▸ EXERCISE DETAILS: Starting at the line that contains "Reconstruct the object", copy every line down to the line that contains "import Module from", inclusive, exactly as it stands. Omit all other lines.

Dataset rows
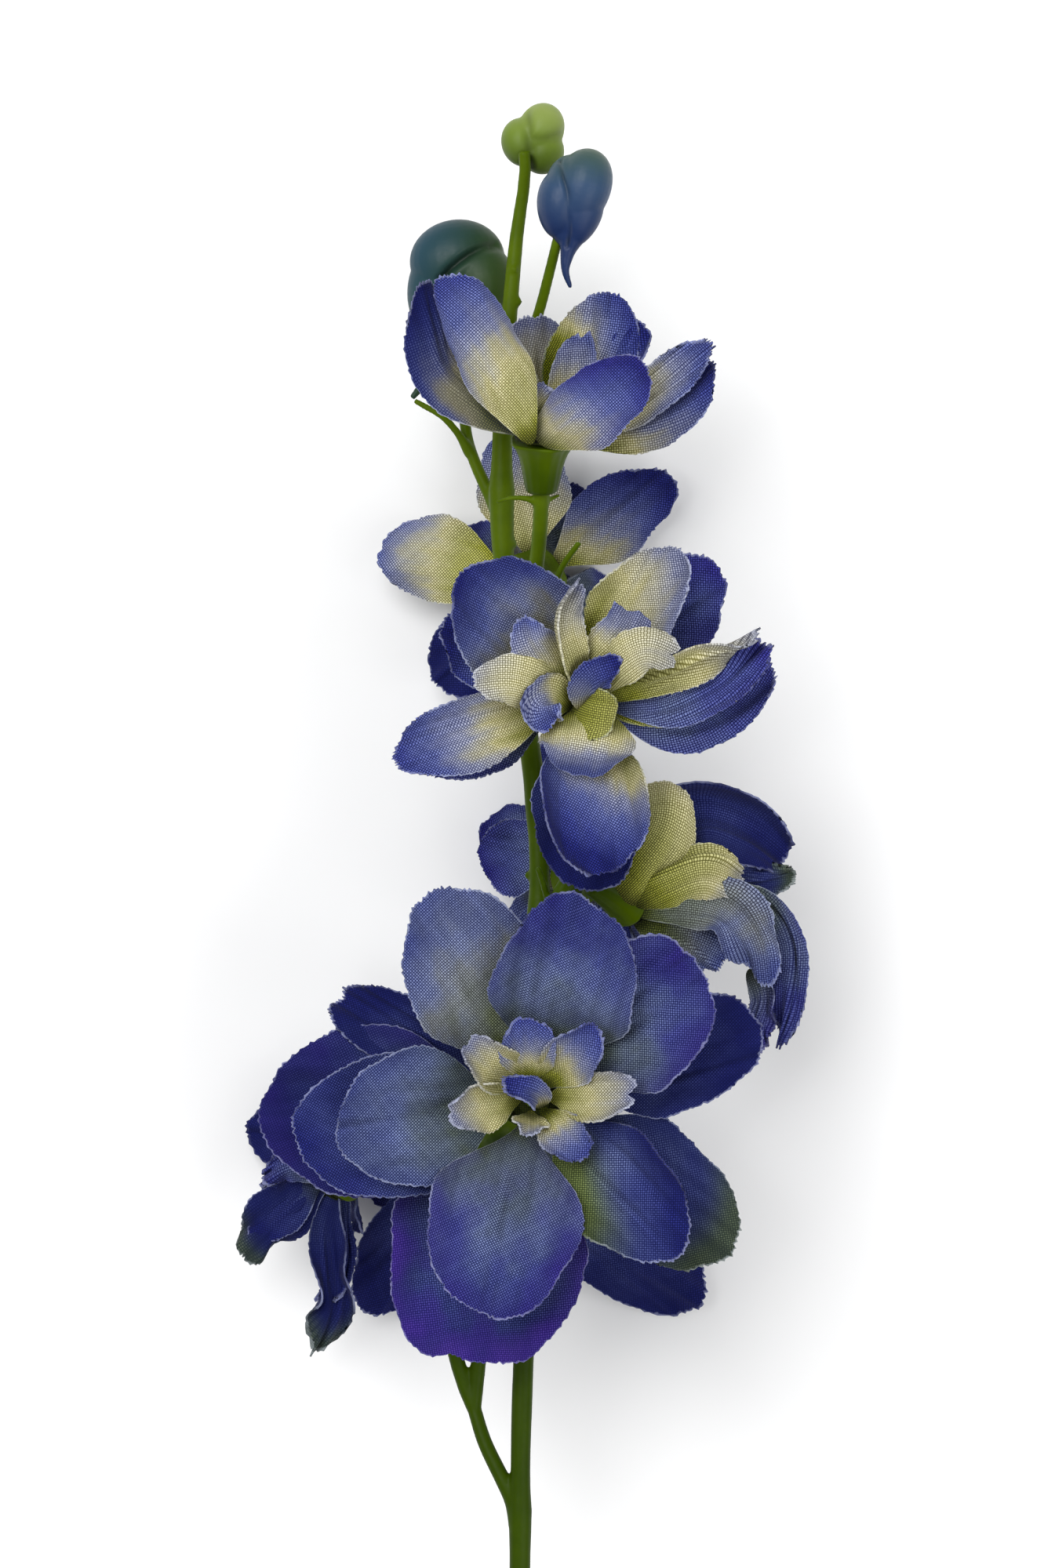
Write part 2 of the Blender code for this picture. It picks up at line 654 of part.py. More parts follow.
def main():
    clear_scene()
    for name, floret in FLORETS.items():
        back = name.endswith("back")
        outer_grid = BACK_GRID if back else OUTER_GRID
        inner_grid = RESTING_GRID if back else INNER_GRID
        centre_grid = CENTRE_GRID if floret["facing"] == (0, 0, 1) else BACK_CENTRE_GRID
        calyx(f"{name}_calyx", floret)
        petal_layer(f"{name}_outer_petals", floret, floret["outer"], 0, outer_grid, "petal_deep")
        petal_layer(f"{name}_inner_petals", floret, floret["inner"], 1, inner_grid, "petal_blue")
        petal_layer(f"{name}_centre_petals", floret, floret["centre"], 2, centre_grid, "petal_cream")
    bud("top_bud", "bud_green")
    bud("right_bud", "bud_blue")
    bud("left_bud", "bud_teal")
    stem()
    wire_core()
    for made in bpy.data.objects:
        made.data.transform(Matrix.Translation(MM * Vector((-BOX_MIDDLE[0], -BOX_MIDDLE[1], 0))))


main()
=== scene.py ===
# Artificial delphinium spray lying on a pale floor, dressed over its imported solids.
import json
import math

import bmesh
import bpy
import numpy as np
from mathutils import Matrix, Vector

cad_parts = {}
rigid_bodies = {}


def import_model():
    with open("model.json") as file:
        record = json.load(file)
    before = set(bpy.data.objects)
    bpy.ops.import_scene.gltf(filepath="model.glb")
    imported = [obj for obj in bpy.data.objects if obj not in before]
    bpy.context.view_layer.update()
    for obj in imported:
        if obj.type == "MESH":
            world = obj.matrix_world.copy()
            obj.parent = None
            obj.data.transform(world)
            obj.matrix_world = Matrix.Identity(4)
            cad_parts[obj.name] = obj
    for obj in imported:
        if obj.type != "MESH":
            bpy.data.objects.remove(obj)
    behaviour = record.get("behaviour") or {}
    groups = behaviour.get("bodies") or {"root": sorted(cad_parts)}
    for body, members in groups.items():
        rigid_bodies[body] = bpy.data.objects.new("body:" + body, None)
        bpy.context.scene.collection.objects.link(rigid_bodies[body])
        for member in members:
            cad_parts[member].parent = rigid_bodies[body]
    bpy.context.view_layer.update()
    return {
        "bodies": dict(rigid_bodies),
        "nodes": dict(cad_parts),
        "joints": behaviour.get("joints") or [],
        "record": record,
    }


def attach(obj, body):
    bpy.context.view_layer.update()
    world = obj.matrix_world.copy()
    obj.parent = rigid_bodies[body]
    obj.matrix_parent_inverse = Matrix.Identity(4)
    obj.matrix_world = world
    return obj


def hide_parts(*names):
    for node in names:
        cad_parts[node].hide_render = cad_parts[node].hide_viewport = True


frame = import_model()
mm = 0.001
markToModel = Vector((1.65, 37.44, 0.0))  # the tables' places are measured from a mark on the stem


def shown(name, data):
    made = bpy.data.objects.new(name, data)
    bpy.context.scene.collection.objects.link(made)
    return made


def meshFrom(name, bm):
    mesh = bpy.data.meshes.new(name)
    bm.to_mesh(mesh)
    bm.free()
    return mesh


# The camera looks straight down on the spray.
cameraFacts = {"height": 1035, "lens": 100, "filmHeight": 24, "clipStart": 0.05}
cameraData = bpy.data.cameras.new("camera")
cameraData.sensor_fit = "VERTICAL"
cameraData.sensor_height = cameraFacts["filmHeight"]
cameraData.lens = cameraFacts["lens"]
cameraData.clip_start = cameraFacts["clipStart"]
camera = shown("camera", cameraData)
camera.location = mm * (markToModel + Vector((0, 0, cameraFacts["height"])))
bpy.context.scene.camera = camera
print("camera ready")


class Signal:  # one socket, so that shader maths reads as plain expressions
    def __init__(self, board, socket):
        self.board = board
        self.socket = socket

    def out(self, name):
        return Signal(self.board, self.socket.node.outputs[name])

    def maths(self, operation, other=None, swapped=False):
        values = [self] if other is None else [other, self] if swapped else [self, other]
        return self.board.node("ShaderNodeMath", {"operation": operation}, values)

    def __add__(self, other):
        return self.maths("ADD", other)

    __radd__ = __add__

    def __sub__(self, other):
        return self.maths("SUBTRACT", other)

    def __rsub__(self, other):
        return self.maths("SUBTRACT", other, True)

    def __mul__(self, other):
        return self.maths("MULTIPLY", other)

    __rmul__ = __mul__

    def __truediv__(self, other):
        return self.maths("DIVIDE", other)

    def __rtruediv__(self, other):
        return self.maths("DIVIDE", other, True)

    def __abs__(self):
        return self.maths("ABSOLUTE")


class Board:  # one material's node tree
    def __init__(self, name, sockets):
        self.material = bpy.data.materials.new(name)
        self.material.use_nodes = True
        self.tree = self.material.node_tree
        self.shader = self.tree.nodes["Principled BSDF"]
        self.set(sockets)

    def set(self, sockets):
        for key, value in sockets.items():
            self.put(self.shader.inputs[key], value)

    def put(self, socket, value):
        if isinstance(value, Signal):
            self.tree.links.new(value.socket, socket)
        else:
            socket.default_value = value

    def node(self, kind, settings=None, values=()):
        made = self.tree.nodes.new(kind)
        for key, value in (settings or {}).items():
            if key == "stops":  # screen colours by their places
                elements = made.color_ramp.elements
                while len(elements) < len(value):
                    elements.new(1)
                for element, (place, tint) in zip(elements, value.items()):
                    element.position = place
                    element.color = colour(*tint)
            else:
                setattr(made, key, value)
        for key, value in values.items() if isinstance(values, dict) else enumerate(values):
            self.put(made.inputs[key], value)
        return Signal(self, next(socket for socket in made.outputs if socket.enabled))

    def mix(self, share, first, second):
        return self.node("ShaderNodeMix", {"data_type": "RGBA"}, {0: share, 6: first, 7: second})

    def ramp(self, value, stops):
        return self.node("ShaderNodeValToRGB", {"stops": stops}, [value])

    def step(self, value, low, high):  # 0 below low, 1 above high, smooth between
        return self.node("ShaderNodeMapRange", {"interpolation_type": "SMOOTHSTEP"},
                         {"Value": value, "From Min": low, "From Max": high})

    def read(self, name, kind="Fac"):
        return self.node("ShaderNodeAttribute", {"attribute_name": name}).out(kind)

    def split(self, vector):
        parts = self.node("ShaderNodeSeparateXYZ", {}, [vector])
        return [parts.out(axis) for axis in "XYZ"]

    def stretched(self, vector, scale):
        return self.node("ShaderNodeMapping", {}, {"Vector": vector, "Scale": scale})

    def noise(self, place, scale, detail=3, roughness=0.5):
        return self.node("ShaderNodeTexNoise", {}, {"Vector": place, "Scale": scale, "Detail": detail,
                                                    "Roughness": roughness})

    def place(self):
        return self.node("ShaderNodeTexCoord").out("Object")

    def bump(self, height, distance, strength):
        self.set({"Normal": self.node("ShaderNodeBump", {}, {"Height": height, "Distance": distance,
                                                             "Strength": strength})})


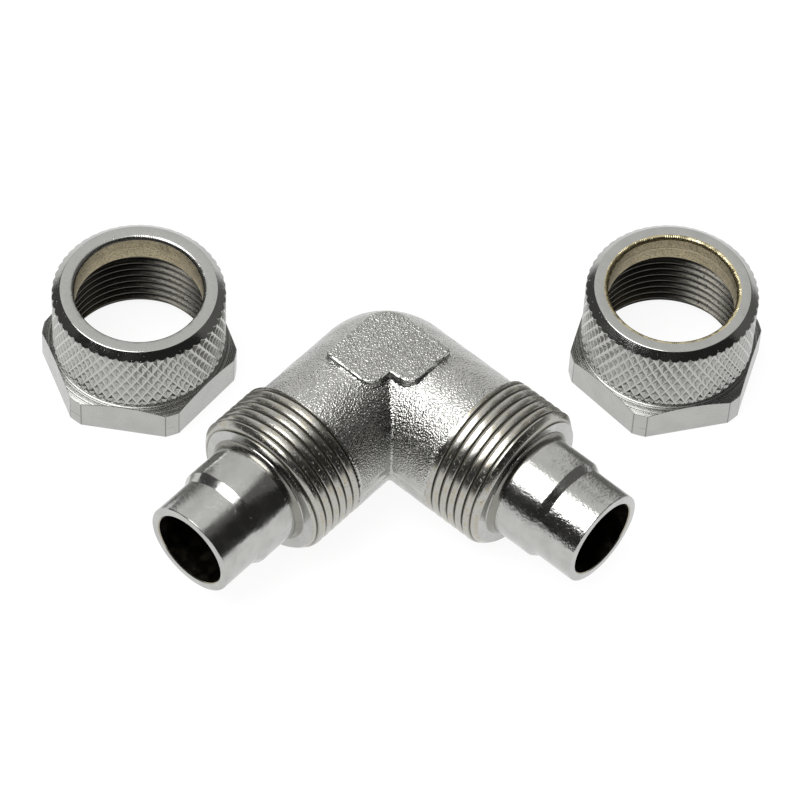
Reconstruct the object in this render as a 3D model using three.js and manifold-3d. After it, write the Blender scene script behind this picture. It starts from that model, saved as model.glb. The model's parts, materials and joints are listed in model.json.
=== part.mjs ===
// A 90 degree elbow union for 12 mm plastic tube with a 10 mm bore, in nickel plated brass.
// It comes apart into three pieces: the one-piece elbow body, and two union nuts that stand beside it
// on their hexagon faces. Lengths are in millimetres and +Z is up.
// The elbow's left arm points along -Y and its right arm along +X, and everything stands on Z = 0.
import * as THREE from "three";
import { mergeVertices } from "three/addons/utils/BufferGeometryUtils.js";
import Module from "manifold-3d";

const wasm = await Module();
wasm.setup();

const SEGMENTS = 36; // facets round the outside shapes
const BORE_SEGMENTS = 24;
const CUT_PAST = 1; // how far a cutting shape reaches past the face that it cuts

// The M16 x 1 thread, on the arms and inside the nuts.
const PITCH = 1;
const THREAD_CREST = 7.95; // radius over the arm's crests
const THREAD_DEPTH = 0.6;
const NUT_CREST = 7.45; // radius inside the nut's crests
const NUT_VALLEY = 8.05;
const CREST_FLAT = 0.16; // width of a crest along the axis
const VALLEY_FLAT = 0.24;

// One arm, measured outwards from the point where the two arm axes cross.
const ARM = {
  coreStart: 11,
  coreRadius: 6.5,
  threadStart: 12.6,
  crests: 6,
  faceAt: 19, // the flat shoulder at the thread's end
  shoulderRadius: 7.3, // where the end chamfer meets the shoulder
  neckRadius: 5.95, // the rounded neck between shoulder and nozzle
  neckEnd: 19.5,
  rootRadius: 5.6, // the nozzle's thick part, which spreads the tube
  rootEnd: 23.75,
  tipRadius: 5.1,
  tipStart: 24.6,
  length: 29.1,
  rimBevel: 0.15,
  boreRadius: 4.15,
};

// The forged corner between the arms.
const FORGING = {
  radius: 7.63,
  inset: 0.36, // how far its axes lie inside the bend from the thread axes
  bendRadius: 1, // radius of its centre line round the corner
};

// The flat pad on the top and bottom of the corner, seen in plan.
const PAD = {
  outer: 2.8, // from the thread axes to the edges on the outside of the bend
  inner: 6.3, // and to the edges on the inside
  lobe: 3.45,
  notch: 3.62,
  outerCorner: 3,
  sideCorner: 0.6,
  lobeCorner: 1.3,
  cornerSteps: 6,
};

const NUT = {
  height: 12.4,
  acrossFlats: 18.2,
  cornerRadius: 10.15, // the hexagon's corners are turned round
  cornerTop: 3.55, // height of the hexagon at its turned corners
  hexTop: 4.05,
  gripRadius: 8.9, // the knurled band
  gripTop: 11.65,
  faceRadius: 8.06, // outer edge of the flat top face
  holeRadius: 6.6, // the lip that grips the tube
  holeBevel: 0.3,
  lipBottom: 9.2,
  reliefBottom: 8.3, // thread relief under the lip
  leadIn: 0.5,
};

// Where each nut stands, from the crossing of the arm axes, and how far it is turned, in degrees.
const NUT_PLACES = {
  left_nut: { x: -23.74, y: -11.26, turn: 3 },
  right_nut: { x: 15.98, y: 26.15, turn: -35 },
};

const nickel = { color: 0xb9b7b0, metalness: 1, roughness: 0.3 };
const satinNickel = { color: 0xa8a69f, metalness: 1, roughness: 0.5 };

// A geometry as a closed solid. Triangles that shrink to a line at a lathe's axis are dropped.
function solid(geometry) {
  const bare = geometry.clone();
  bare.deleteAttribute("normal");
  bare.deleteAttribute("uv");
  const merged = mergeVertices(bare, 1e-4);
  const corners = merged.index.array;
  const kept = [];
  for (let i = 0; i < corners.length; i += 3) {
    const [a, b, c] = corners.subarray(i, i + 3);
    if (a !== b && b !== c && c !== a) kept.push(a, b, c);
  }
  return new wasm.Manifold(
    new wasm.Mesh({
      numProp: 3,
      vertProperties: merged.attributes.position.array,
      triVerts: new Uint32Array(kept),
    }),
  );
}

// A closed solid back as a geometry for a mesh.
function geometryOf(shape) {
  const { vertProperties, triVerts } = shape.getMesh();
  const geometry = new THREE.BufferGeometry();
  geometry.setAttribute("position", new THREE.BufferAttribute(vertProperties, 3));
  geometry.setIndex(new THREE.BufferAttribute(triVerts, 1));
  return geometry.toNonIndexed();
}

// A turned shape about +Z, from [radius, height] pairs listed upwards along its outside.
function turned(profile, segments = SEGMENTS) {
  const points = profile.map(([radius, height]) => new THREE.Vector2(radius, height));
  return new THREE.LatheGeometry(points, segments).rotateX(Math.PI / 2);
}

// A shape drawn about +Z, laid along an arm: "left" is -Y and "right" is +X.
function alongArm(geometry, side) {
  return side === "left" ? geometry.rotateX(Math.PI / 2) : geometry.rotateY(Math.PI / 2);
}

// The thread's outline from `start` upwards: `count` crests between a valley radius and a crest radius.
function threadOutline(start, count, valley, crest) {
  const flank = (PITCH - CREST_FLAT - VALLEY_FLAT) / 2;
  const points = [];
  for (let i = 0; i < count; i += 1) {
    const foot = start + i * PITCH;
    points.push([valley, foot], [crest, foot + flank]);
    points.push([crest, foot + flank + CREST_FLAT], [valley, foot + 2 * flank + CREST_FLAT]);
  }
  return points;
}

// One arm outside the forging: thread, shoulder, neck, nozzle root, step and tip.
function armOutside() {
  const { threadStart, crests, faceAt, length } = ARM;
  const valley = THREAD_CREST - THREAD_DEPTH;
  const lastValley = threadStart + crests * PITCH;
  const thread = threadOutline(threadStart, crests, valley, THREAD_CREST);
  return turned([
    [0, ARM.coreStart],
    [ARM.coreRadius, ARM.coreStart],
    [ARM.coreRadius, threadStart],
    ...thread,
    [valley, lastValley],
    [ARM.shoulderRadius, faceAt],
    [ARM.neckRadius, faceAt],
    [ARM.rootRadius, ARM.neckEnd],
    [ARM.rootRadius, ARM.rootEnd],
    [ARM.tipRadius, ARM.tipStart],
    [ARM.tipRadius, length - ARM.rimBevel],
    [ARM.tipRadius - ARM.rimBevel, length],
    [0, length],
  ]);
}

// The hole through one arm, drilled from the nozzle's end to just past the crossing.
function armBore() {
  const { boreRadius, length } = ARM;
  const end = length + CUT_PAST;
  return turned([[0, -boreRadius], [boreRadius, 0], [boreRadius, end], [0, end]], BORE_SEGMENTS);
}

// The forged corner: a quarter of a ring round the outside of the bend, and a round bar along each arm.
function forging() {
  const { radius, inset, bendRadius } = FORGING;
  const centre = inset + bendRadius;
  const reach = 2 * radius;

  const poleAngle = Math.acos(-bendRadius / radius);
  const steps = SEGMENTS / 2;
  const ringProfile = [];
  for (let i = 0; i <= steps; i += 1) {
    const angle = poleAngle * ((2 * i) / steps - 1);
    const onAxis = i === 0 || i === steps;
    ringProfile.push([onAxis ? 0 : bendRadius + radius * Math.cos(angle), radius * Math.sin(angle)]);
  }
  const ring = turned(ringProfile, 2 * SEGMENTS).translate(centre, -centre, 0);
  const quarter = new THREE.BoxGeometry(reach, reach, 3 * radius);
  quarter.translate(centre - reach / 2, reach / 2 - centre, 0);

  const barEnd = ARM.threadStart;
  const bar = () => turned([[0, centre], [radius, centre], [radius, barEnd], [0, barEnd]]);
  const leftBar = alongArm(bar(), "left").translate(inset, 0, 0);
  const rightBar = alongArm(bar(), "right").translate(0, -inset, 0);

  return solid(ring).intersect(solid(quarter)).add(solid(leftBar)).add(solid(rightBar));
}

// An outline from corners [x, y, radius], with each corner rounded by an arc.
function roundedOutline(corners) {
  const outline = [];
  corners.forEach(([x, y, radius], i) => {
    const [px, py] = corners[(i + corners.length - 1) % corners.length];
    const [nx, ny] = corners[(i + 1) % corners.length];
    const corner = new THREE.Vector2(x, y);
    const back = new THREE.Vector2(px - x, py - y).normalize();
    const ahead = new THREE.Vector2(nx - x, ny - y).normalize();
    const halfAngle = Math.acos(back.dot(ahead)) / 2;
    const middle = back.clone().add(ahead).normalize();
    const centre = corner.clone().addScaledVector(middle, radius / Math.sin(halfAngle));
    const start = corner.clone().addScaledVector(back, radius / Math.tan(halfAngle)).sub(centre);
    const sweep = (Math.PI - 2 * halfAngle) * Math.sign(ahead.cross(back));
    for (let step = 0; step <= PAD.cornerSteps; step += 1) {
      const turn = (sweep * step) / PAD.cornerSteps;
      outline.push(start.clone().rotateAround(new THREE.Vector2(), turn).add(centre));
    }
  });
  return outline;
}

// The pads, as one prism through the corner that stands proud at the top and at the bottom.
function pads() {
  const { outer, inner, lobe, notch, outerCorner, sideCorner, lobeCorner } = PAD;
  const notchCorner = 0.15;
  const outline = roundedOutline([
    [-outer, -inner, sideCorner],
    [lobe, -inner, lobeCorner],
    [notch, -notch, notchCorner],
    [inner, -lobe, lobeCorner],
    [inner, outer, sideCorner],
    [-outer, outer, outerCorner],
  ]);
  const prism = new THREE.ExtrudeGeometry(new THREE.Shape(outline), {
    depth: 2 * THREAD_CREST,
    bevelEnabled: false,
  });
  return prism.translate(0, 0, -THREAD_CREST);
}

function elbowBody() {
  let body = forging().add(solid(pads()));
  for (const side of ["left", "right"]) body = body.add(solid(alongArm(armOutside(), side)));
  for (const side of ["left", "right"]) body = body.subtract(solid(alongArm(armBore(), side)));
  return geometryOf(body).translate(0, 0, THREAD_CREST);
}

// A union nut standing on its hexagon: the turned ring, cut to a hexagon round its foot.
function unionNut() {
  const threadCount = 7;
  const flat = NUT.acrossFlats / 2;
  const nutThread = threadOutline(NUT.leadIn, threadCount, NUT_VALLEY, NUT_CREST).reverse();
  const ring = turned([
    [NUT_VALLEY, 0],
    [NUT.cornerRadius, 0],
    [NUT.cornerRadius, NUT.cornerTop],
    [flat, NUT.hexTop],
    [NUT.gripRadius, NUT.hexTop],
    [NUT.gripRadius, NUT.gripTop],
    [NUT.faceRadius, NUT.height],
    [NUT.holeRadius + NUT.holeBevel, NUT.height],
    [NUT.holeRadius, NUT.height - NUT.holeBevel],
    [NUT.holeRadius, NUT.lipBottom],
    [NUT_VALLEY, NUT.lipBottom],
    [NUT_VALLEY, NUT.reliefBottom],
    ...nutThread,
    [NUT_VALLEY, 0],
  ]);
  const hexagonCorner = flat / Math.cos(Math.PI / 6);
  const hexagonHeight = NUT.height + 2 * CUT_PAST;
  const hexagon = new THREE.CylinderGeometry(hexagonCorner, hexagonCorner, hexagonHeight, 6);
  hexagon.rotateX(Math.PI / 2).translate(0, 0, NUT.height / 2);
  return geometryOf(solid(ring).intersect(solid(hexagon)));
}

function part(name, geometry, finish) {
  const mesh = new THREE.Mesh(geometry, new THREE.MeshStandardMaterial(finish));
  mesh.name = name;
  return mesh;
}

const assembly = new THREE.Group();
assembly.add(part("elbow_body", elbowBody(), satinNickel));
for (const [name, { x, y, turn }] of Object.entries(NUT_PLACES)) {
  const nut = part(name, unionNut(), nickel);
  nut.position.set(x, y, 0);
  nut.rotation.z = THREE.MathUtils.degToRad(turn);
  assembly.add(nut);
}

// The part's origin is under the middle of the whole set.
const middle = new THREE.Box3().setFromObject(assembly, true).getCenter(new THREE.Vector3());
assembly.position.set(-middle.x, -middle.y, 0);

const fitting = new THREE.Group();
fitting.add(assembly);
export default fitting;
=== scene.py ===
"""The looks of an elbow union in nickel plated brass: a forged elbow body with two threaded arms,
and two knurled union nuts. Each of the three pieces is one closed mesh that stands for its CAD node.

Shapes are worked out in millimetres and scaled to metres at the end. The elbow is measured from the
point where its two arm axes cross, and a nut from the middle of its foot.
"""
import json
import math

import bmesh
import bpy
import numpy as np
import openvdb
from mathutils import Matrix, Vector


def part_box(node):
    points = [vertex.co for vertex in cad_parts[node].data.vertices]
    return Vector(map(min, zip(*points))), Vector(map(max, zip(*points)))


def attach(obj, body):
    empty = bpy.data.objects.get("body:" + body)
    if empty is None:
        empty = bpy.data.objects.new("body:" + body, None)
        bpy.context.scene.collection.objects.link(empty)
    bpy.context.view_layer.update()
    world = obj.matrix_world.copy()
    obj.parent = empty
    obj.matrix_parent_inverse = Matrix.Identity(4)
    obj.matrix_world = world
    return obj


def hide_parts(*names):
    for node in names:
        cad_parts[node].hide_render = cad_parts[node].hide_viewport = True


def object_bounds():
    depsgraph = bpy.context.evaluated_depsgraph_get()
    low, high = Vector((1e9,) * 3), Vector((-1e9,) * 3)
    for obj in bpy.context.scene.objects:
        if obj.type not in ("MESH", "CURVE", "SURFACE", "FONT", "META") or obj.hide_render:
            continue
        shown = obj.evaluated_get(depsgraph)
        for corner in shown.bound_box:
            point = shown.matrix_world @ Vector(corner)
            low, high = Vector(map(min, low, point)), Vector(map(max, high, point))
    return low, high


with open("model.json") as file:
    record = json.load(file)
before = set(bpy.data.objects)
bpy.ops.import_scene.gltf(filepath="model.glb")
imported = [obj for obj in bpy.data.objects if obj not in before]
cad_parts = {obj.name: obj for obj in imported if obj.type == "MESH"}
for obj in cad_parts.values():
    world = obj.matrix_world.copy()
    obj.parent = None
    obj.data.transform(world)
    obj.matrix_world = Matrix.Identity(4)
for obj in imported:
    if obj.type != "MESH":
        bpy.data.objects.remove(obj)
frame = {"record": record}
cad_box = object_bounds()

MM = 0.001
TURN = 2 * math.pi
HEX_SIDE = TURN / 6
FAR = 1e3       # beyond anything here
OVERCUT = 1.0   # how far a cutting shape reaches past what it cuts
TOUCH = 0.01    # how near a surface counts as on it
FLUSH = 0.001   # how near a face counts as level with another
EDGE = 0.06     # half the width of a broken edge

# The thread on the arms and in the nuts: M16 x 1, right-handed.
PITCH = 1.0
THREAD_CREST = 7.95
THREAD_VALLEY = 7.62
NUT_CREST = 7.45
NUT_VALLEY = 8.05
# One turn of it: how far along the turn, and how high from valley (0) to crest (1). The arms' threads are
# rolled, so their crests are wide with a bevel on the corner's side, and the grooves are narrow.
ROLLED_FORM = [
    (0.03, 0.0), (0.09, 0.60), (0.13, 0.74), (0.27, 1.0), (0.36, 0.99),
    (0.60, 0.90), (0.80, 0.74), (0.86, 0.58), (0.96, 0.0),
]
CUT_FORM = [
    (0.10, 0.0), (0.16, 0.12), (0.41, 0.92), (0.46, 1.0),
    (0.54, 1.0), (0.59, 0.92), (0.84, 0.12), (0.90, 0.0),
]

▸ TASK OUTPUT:
Reconstruct the object in this render as a 3D model using three.js and manifold-3d. After it, write the Blender scene script behind this picture. It starts from that model, saved as model.glb. The model's parts, materials and joints are listed in model.json.
=== part.mjs ===
// A 90 degree elbow union for 12 mm plastic tube with a 10 mm bore, in nickel plated brass.
// It comes apart into three pieces: the one-piece elbow body, and two union nuts that stand beside it
// on their hexagon faces. Lengths are in millimetres and +Z is up.
// The elbow's left arm points along -Y and its right arm along +X, and everything stands on Z = 0.
import * as THREE from "three";
import { mergeVertices } from "three/addons/utils/BufferGeometryUtils.js";
import Module from "manifold-3d";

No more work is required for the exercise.